What is needed:
Select, from the data, each line where "None" occurs.
Start of Data block
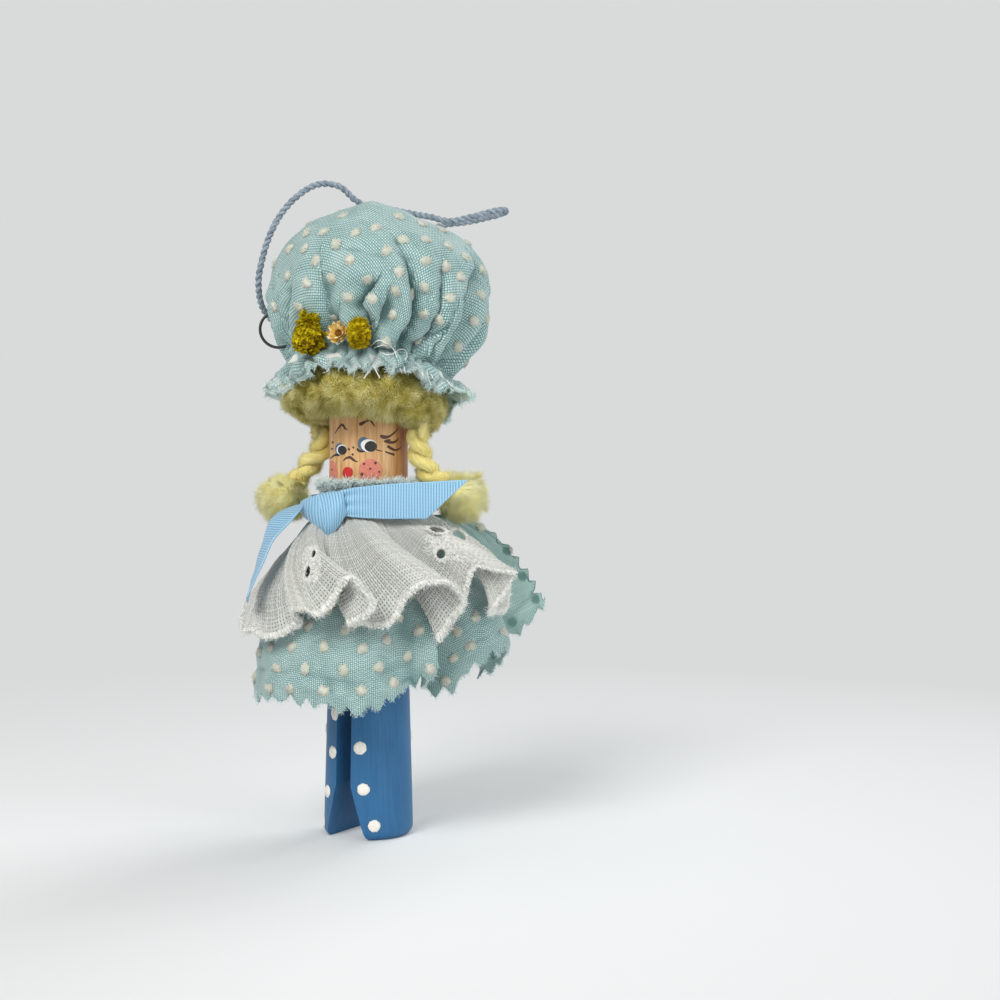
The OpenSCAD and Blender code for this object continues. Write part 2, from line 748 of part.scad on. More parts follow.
// Bent black wire, its ends pushed through the cap's cloth into the filling
module wire_loop() {
    wire_place = around(wire_face_angle - 90) * wire_side + around(180 + wire_face_angle) * wire_back
        + [0, 0, cap_z + wire_rise];
    color("dimgray")
        translate(wire_place)
            rotate([90, 0, wire_face_angle])
                rotate([0, 0, wire_from])
                    rotate_extrude(angle = wire_sweep)
                        translate([wire_bend, 0])
                            circle(d = wire_dia, $fn = 24);
}

module hanging_cord() {
    last = len(CORD_ROUTE) - 1;
    line = [for (k = [0:last * cord_splits]) row_at(CORD_ROUTE, k / cord_splits)];
    color("lightslategray")
        tube(line, [for (p = line) cord_dia / 2], cord_sides);
}

module cord_knot() {
    color("lightslategray")
        in_cap()
            translate(knot_place)
                sphere(d = knot_dia);
}

clothespin();
hair_roll();
braid_left();
braid_right();
braid_tie_left();
braid_tie_right();
tuft_left();
tuft_right();
mob_cap();
cap_stuffing();
cap_thread();
dress();
apron();
neck_thread();
neck_ribbon();
flower_left();
flower_middle();
flower_right();
wire_loop();
hanging_cord();
cord_knot();
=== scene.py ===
import math

import bmesh
import bpy
import numpy as np
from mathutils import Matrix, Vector, noise
from mathutils.bvhtree import BVHTree
from numpy.linalg import norm


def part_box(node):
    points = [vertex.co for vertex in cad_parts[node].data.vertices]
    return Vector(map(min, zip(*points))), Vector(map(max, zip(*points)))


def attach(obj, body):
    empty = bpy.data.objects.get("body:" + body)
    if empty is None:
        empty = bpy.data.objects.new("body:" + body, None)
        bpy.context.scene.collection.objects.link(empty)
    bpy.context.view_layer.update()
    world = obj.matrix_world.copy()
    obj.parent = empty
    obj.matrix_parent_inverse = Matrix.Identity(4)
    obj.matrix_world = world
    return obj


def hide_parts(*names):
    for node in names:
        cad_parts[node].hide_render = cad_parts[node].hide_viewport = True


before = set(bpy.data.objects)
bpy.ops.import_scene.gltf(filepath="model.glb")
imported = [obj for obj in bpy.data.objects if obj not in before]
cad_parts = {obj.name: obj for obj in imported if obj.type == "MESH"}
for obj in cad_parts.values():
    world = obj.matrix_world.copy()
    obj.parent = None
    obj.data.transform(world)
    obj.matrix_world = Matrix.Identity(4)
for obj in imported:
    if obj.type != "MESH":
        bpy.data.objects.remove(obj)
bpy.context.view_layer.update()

RNG = np.random.default_rng(7)
MM = 0.001
UP = np.array([0.0, 0.0, 1.0])
TURN = 2 * math.pi

# A level pinhole view, fitted to the photograph; places in millimetres, pixels in the photograph
CAMERA = np.array([147.9, -202.8, 56.4])
YAW = math.radians(31)
PHOTO_SIDE = 1000
PHOTO_MIDDLE = PHOTO_SIDE / 2
FOCAL_PX = 1470
SENSOR = 36.0
AHEAD = np.array([-math.sin(YAW), math.cos(YAW), 0.0])
ASIDE = np.array([math.cos(YAW), math.sin(YAW), 0.0])


def make_camera():
    data = bpy.data.cameras.new("camera")
    data.sensor_width = SENSOR
    data.lens = SENSOR * FOCAL_PX / PHOTO_SIDE
    data.clip_start = 0.01
    data.clip_end = 50
    cam = bpy.data.objects.new("camera", data)
    bpy.context.scene.collection.objects.link(cam)
    cam.location = CAMERA * MM
    cam.rotation_euler = (math.radians(90), 0, YAW)
    bpy.context.scene.camera = cam


make_camera()


def sight(px, py):
    """Direction from the camera through a place of the photograph."""
    d = AHEAD + ASIDE * (px - PHOTO_MIDDLE) / FOCAL_PX + UP * (PHOTO_MIDDLE - py) / FOCAL_PX
    return d / norm(d)


def photo_place(p):
    """Pixel of the photograph at which the camera sees a point."""
    d = np.asarray(p) - CAMERA
    depth = np.dot(d, AHEAD)
    return (PHOTO_MIDDLE + FOCAL_PX * np.dot(d, ASIDE) / depth,
            PHOTO_MIDDLE - FOCAL_PX * d[2] / depth)


# Sizes in millimetres, as in the CAD source. Heights: the cap's gathers, the dress's collar and its waist.
# Radii: the clothespin's body, the dress's collar and its waist. Crown: its radius, the height of its widest
# place above the gathers, its rise above that, and the gathers' radius. The cap leans back by its tilt.
CAP_Z, COLLAR_Z, WAIST_Z = 79.0, 57.5, 53.7
BODY_R, COLLAR_R, WAIST_R = 6.65, 7.45, 7.95
CROWN_R, BELLY, RISE, GATHER_R = 19.0, 13.0, 15.0, 12.7
UNDER = BELLY / math.sqrt(1 - (GATHER_R / CROWN_R) ** 2)
GATHER_ANGLE = -math.degrees(math.acos(GATHER_R / CROWN_R))
TILT = math.radians(12)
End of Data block
Solution for this exercise:
    if empty is None:
        empty = bpy.data.objects.new("body:" + body, None)
    obj.parent = None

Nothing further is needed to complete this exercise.